Lt. Cmdr. Susan Murphy was 16-years-old and homeless when she realized she could break away from her unfortunate circumstances by joining the military.

Murphy, who said she became homeless after her parents got divorced and her mother remarried a man she described as a “con-man and a sex offender,” was interested in the medical field and believed that by enlisting in the military she could avoid becoming addicted to drugs or getting pregnant at a young age.

“Very, very easily, very quickly, I became homeless at the age of 16,” Murphy said, according to a Navy news release. “A lot of people look at me and they say, ‘How did you end up homeless?’ It just comes, and you can’t believe that it’s happening to you.”

Murphy, who was living in Modesto, California, at the time, headed to the Air Force recruiting office but was told there were no options available in the medical field.
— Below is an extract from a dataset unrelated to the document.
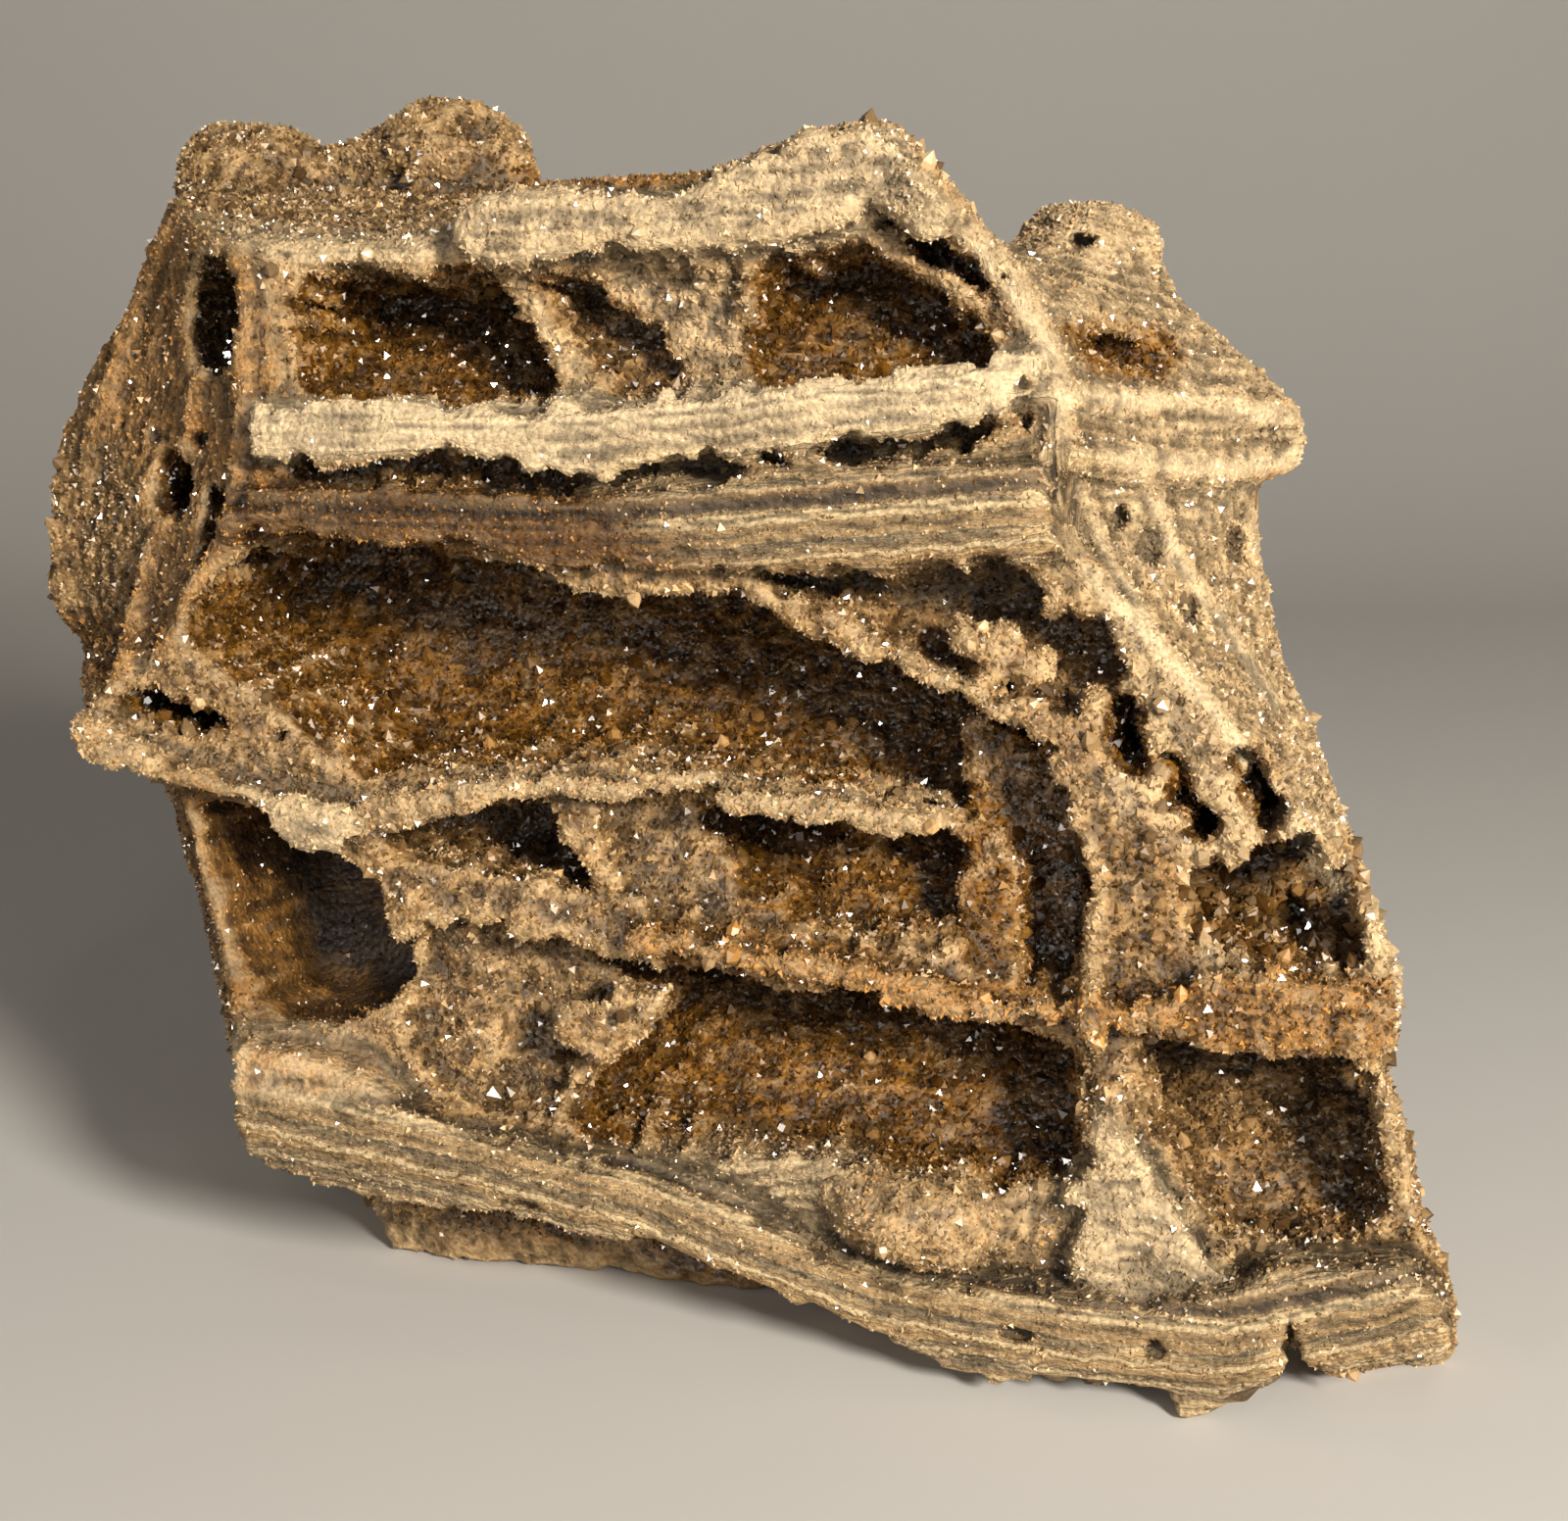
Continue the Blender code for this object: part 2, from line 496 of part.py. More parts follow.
def build_lump(name, centre, radii, collection):
    """A rounded mound or hollow as a stretched icosphere."""
    bm = bmesh.new()
    bmesh.ops.create_icosphere(bm, subdivisions=2, radius=MM)
    bm.transform(Matrix.Translation(centre) @ Matrix.Diagonal((*radii, 1.0)))
    return add_object(name, bm, collection)


def build_ground(collection):
    """The block of space below the surface that the piece stands on."""
    bm = bmesh.new()
    bmesh.ops.create_cube(bm, size=MM)
    below = Matrix.Translation((0.0, 0.0, -GROUND_SIZE[2] / 2 * MM))
    bm.transform(below @ Matrix.Diagonal((*GROUND_SIZE, 1.0)))
    return add_object("Ground", bm, collection)


def boolean(obj, name, operation, collection):
    modifier = obj.modifiers.new(name, "BOOLEAN")
    modifier.operation = operation
    modifier.operand_type = "COLLECTION"
    modifier.collection = collection
    modifier.solver = "EXACT"
    modifier.use_self = True


def evaluated_bmesh(obj):
    bpy.context.view_layer.update()
    bm = bmesh.new()
    bm.from_object(obj, bpy.context.evaluated_depsgraph_get())
    return bm


def groups(items, neighbours):
    """Split vertices or faces into connected groups, the largest last."""
    left = dict.fromkeys(sorted(items, key=lambda item: item.index))
    found = []
    while left:
        first, _ = left.popitem()
        group = {first}
        rim = [first]
        while rim:
            for other in neighbours(rim.pop()):
                if other in left:
                    del left[other]
                    group.add(other)
                    rim.append(other)
        found.append(group)
    return sorted(found, key=len)


def verts_beside(vert):
    return [edge.other_vert(vert) for edge in vert.link_edges]


def faces_beside(face):
    return [other for edge in face.edges for other in edge.link_faces]


def bake(obj):
    """Apply an object's modifiers and keep only its largest connected piece."""
    bm = evaluated_bmesh(obj)
    crumbs = groups(bm.verts, verts_beside)[:-1]
    bmesh.ops.delete(bm, geom=[vert for crumb in crumbs for vert in crumb], context="VERTS")
    obj.modifiers.clear()
    bm.to_mesh(obj.data)
    bm.free()


def surface_of(obj):
    """A search tree over an object's surface as its modifiers leave it."""
    bm = evaluated_bmesh(obj)
    tree = BVHTree.FromBMesh(bm)
    bm.free()
    return tree


def roughen(obj, name, grain, relief):
    texture = bpy.data.textures.new(name, "CLOUDS")
    texture.noise_scale = grain * MM
    texture.noise_depth = 2
    modifier = obj.modifiers.new(name, "DISPLACE")
    modifier.texture = texture
    modifier.texture_coords = "LOCAL"
    modifier.strength = relief * MM
    modifier.mid_level = 0.5


def remesh(obj, name, voxel):
    modifier = obj.modifiers.new(name, "REMESH")
    modifier.mode = "VOXEL"
    modifier.voxel_size = voxel * MM
    modifier.adaptivity = 0.0


def build_envelope(parts, forms):
    """The block without its cells: the front, the body behind it, and the flanks cut away."""
    front = seen_loft("petrified_wood", [
        (FRONT_OUTLINE, 0.0), (FRONT_OUTLINE, FRONT_BODY_END),
    ], parts)
    front.hide_render = False
    front.display_type = "TEXTURED"
    joined = new_collection("Body behind the face", forms)
    seen_loft("Body", [
        (shrunk(REAR_OUTLINE, BACK_CENTRE, width, height), depth)
        for depth, width, height in BACK_SECTIONS
    ], joined)
    flanks = new_collection("Flanks", forms)
    seen_loft("Right flank", [
        (RIGHT_FLANK_FRONT, IN_FRONT), (RIGHT_FLANK_FRONT, FLANKS_START), (RIGHT_FLANK_BACK, FLANKS_END),
    ], flanks)
    seen_loft("Left flank", [
        (LEFT_FLANK_FRONT, IN_FRONT), (LEFT_FLANK_FRONT, FLANKS_START), (LEFT_FLANK_BACK, LEFT_FLANK_END),
    ], flanks)
    seen_loft("Crown shelf", [
        (CROWN_FRONT, IN_FRONT), (CROWN_FRONT, FLANKS_START), (CROWN_BACK, CROWN_SHELF_END),
    ], flanks)
    boolean(front, "Join the body", "UNION", joined)
    boolean(front, "Cut the flanks", "DIFFERENCE", flanks)
    return front


def build_block(parts, forms):
    """The whole block as one solid: ledges and ribs joined on, cells cut, surface roughened."""
    block = build_envelope(parts, forms)
    proud = new_collection("Ledges and mounds", forms)
    for form in PROUD:
        straight_loft(form, proud)
    for mound in OUTER_MOUNDS:
        build_lump(mound.name, at_home(place(*mound.place)), mound.radii, proud)
    boolean(block, "Join the ledges", "UNION", proud)
    surface = surface_of(block)
    ribs = new_collection("Ribs and veins", forms)
    for rib in RIBS:
        build_rib(rib, surface, ribs)
    boolean(block, "Join the ribs", "UNION", ribs)
    cells = new_collection("Cells", forms)
    for cell in CELLS:
        straight_loft(cell, cells)
    for hollow in HOLLOWS:
        build_lump(hollow.name, at_home(from_foot(*hollow.place)), hollow.radii, cells)
    boolean(block, "Open the cells", "DIFFERENCE", cells)
    plates = new_collection("Plates and struts", forms)
    for plate in PLATES:
        straight_loft(plate, plates)
    for mound in INNER_MOUNDS:
        build_lump(mound.name, at_home(place(*mound.place)), mound.radii, plates)
    boolean(block, "Join the plates", "UNION", plates)
    remesh(block, "Even skin", VOXEL)
    bake(block)
    roughen(block, "Coarse relief", COARSE_GRAIN, COARSE_RELIEF)
    roughen(block, "Fine relief", FINE_GRAIN, FINE_RELIEF)
    remesh(block, "Closed skin", VOXEL)
    bake(block)
    facets = block.modifiers.new("Facets", "DECIMATE")
    facets.use_collapse_triangulate = True
    facets.ratio = BLOCK_FACETS / (2 * len(block.data.polygons))
    ground = new_collection("Ground under the feet", forms)
    build_ground(ground)
    boolean(block, "Stand on the ground", "DIFFERENCE", ground)
    bake(block)
    return block


def lines_cell(face, cell, start):
    """Whether a face of the block is part of a cell's wall, floor or end, and looks into the cell."""
    centre = face.calc_center_median() / MM + FOOTPRINT_CENTRE
    depth = INTO_FACE.dot(centre - FRONT_FOOT)
    if not start < depth < cell.far + END_RELIEF:
        return False
    at_mouth = centre - INTO_FACE * (depth - max(cell.near, 0.0))
    x, y, _ = drawn(at_mouth)
    middle = (sum(x for x, _ in cell.outline) / len(cell.outline),
              sum(y for _, y in cell.outline) / len(cell.outline))
    if not inside(x, y, shrunk(cell.outline, middle, *CRUST_REACH)):
        return False
    axis = place(*middle, max(cell.near, 0.0)) + INTO_FACE * (depth - LOOK_AHEAD)
    return face.normal.dot(axis - centre) > 0.0


def one_sheet(chosen):
    """The largest sheet of the chosen faces, with no two parts of it meeting at a lone corner."""
    while True:
        chosen = groups(chosen, faces_beside)[-1]
        lone = set()
        for vert in {vert for face in chosen for vert in face.verts}:
            for fan in groups(chosen.intersection(vert.link_faces), faces_beside)[:-1]:
                lone |= fan
        if not lone:
            return chosen
        chosen = chosen - lone


def outward_at(vert, chosen):
    return sum((face.normal for face in vert.link_faces if face in chosen), Vector()).normalized()


def stands_clear(point, outward, surface):
    """Whether a crust that starts over this point keeps off the stone, with room for its crystals."""
    for height in (CRUST_GAP, CRUST_GAP + CRUST_DEPTH):
        raised = point + outward * height * MM
        nearest, normal, _, distance = surface.find_nearest(raised)
        if distance < LEAST_CLEARANCE * height * MM or (raised - nearest).dot(normal) < 0.0:
            return False
    _, _, _, room = surface.ray_cast(point + outward * CRUST_GAP * MM, outward)
    return room is None or room > LEAST_ROOM * MM


def sheet_for_crust(cells, start, stone, surface):
    """The faces of the stone that a crust covers: one sheet that stands clear everywhere."""
    chosen = one_sheet({
        face for face in stone.faces if any(lines_cell(face, cell, start) for cell in cells)
    })
    while True:
        outward = {vert: outward_at(vert, chosen) for face in chosen for vert in face.verts}
        clear = {vert: stands_clear(vert.co, outward[vert], surface) for vert in outward}
        kept = {face for face in chosen if all(clear[vert] for vert in face.verts)
                and stands_clear(face.calc_center_median(), face.normal, surface)}
        if len(kept) == len(chosen):
            return chosen, outward
        chosen = one_sheet(kept)


def build_crust(name, cells, start, block, rng, collection):
    """The crystals of one hollow: a sheet that follows its walls, with points on most of its facets."""
    stone = bmesh.new()
    stone.from_mesh(block.data)
    stone.normal_update()
    chosen, outward = sheet_for_crust(cells, start, stone, BVHTree.FromBMesh(stone))
    crust = bmesh.new()
    under, over = {}, {}
    for vert in sorted(outward, key=lambda v: v.index):
        under[vert] = crust.verts.new(vert.co + outward[vert] * CRUST_GAP * MM)
        over[vert] = crust.verts.new(vert.co + outward[vert] * (CRUST_GAP + CRUST_DEPTH) * MM)
    crystals = []
    for face in sorted(chosen, key=lambda f: f.index):
        crust.faces.new([under[vert] for vert in reversed(face.verts)])
        crystals.append(crust.faces.new([over[vert] for vert in face.verts]))
        for loop in face.loops:
            if sum(other in chosen for other in loop.edge.link_faces) == 1:
                first, second = loop.vert, loop.link_loop_next.vert
                crust.faces.new((under[first], under[second], over[second], over[first]))
    bmesh.ops.triangulate(crust, faces=crust.faces[:])
    crust.normal_update()
    for face in [face for face in crystals if rng.random() < CRYSTAL_SHARE]:
        bmesh.ops.poke(crust, faces=[face], offset=rng.uniform(*CRYSTAL_HEIGHTS) * MM)
    stone.free()
    return add_object(name, crust, collection, helper=False)


def build_material(name, colour, roughness):
    material = bpy.data.materials.new(name)
    material.use_nodes = True
    shader = material.node_tree.nodes["Principled BSDF"]
    shader.inputs["Base Color"].default_value = (*colour, 1.0)
    shader.inputs["Roughness"].default_value = roughness
    shader.inputs["Metallic"].default_value = 0.0
    material.diffuse_color = (*colour, 1.0)
    return material


def main():
    for obj in list(bpy.data.objects):
        bpy.data.objects.remove(obj)
    scene = bpy.context.scene.collection
    parts = new_collection("Petrified wood", scene)
    forms = new_collection("Cutters and joined forms", scene)
    forms.hide_render = True
    stone = build_material("Silicified wood", (0.33, 0.24, 0.16), 0.75)
    block = build_block(parts, forms)
    block.data.materials.append(stone)
    druse = build_material("Quartz druse", (0.30, 0.20, 0.12), 0.35)
    rng = random.Random(SEED)
    by_name = {cell.name: cell for cell in CELLS}
    for name, cell_names, start in CRUSTS:
        crust = build_crust(name, [by_name[cell] for cell in cell_names], start, block, rng, parts)
        crust.data.materials.append(druse)


main()
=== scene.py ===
"""Petrified wood: the finished surface of a standing block whose decayed cells are lined with druse.

Sizes here are millimetres where a name or comment doesn't say otherwise; meshes are made in metres.
The block is a field of signed distances in the frame of its face: along the face, behind it and up
it. Its forms are the ones of the model, drawn on a picture plane from one station point.
"""

import math
from collections import namedtuple

import bmesh
import bpy
import numpy as np
import openvdb
from bpy.props import FloatProperty, FloatVectorProperty, IntProperty, PointerProperty
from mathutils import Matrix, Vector


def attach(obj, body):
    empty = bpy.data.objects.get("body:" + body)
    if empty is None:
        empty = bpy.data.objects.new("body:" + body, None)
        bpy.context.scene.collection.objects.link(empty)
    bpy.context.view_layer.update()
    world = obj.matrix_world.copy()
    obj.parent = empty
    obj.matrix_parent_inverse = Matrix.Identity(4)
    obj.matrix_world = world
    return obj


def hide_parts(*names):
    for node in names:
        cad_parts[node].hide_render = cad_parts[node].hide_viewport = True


bl_info = {
    "name": "Petrified Wood",
    "version": (1, 0, 0),
    "blender": (4, 5, 0),
    "location": "3D View > Sidebar > Petrified Wood",
    "description": "Builds a block of petrified wood with hollows lined by quartz druse",
    "category": "Add Mesh",
}

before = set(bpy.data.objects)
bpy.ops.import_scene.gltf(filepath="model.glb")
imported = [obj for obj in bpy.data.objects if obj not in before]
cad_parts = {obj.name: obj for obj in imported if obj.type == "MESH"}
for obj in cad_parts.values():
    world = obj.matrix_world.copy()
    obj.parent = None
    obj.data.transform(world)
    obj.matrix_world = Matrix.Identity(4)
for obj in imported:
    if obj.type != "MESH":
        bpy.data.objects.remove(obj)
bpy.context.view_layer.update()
MM = 0.001
SEED = 20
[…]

The Army and the Marine Corps didn’t appeal to her, but the Navy recruiting office had a poster of a swim call that attracted her attention.

“I can swim,” she said, reflecting back on that experience.

As a result, Murphy joined the Navy at 17 in 2004 and became a deck seaman through the General Detail Targeted Enlistment Program.

Initially, she was stationed at Naval Hospital Bremerton in Washington, where she was determined to work in the intensive care unit. However, things didn’t work out that way.

“I went to Naval Hospital Bremerton and, at the time, they still had an intensive care unit,” Murphy said in the release. “They were like, ‘Oh you can work in family medicine. It’s really easy. You’re going to like it,’ and I was insulted.”

Eventually, she decided she wanted to become an officer, applied to the Medical Enlisted Commissioning Program and was selected. Once she became a nurse, though, she was assigned to a psychiatric unit rather than the ICU.

“I was so discouraged by that, but it happened to be a great experience being in the psych unit. I learned invaluable skills that I continue to use as a nurse today,” Murphy said.

Now, Murphy is a nurse aboard the aircraft carrier Gerald R. Ford, based out of Norfolk, Virginia. She says the most fulfilling aspect of her role is mentoring junior hospital corpsmen to become more confident in their abilities.

“I have had the blessing of watching my sailors grow and have come to the realization that they are amazing; setting a goal and going after it,” she said in the release.

Murphy also remains motivated by the satisfaction of seeing a patient recover and leave the hospital.

“Getting people back to their families is my job,” she said. “I’m a sixth-generation nurse; it’s in my DNA. I care so much. and I hope that’s evident in how hard I work here and how hard I’ve worked everywhere else.”